• [What needs to be done]: Of the lines listed below, return exactly those that run from the line containing "fill_sheet()" through the line containing "before = set(bpy.data.objects)", both included.

/---

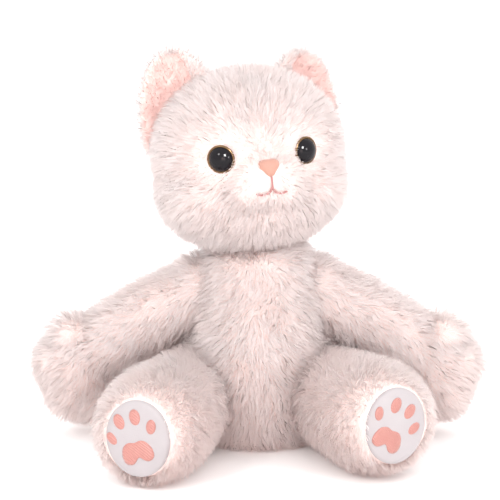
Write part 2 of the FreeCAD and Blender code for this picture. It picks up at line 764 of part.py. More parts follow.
def tail_form(name, inset):
    sections = []
    for number, (station, _, _, heading, _) in enumerate(TAIL):
        pull = inset if number == len(TAIL) - 1 else "0"
        sections.append(("{tail_%s_radius} - %s" % (station, inset),
                         {"x": "{tail_%s_side} - %s" % (station, pull),
                          "y": "{tail_%s_back} - %s * 0.5" % (station, pull),
                          "yaw": 90.0 - size("tail_%s_heading" % station), "pitch": 90.0}))
    tube = loft(name + "_tube", sections)
    ball = ellipsoid(name + "_ball", "{tail_root} - " + inset, "{tail_root} - " + inset,
                     "{tail_root} - " + inset)
    return fuse(name, tube, ball)


def tail():
    where = {"y": "{tail_face} + {joint_gap} + {tail_root}", "z": "{tail_height}"}
    outside = tail_form("tail_outside", "0")
    inside = tail_form("tail_inside", "{pelt} * 0.75")
    piece("tail_pelt", cut("tail_pelt", outside, inside), **where)
    piece("tail_stuffing", tail_form("tail_filling", "({pelt} * 0.75 + {ease})"), **where)


def write_parts():
    os.makedirs("parts", exist_ok=True)
    for thing in PIECES:
        states = [state for state in thing.State if state in ("Invalid", "Error")]
        if states:
            raise RuntimeError("%s is %s" % (thing.Label, states))
        if thing.Shape.isNull() or not thing.Shape.isValid():
            raise RuntimeError("%s has no valid shape" % thing.Label)
        thing.Shape.exportStep("parts/%s.step" % thing.Label)


fill_sheet()
torso()
head()
for side_name, side_sign in SIDES:
    arm(side_name, side_sign)
    leg(side_name, side_sign)
tail()
doc.recompute()
write_parts()
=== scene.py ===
import json
import math
import bpy
import bmesh
import numpy as np
from mathutils import Matrix, Vector
from mathutils.bvhtree import BVHTree
from mathutils.kdtree import KDTree

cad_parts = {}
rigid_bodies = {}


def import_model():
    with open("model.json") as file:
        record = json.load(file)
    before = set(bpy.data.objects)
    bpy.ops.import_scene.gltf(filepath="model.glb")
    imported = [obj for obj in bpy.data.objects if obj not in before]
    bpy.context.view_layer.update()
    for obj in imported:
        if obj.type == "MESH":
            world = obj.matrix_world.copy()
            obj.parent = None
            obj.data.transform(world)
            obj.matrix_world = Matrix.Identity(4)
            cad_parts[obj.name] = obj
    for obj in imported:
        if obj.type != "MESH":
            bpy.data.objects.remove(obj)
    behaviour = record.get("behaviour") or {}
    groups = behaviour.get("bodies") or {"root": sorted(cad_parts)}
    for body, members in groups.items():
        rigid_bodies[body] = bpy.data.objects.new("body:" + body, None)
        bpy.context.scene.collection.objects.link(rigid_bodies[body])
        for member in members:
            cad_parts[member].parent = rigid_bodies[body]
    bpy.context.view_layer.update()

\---

• [The answer]:
fill_sheet()
torso()
head()
for side_name, side_sign in SIDES:
    arm(side_name, side_sign)
    leg(side_name, side_sign)
tail()
doc.recompute()
write_parts()
=== scene.py ===
import json
import math
import bpy
import bmesh
import numpy as np
from mathutils import Matrix, Vector
from mathutils.bvhtree import BVHTree
from mathutils.kdtree import KDTree

cad_parts = {}
rigid_bodies = {}


def import_model():
    with open("model.json") as file:
        record = json.load(file)
    before = set(bpy.data.objects)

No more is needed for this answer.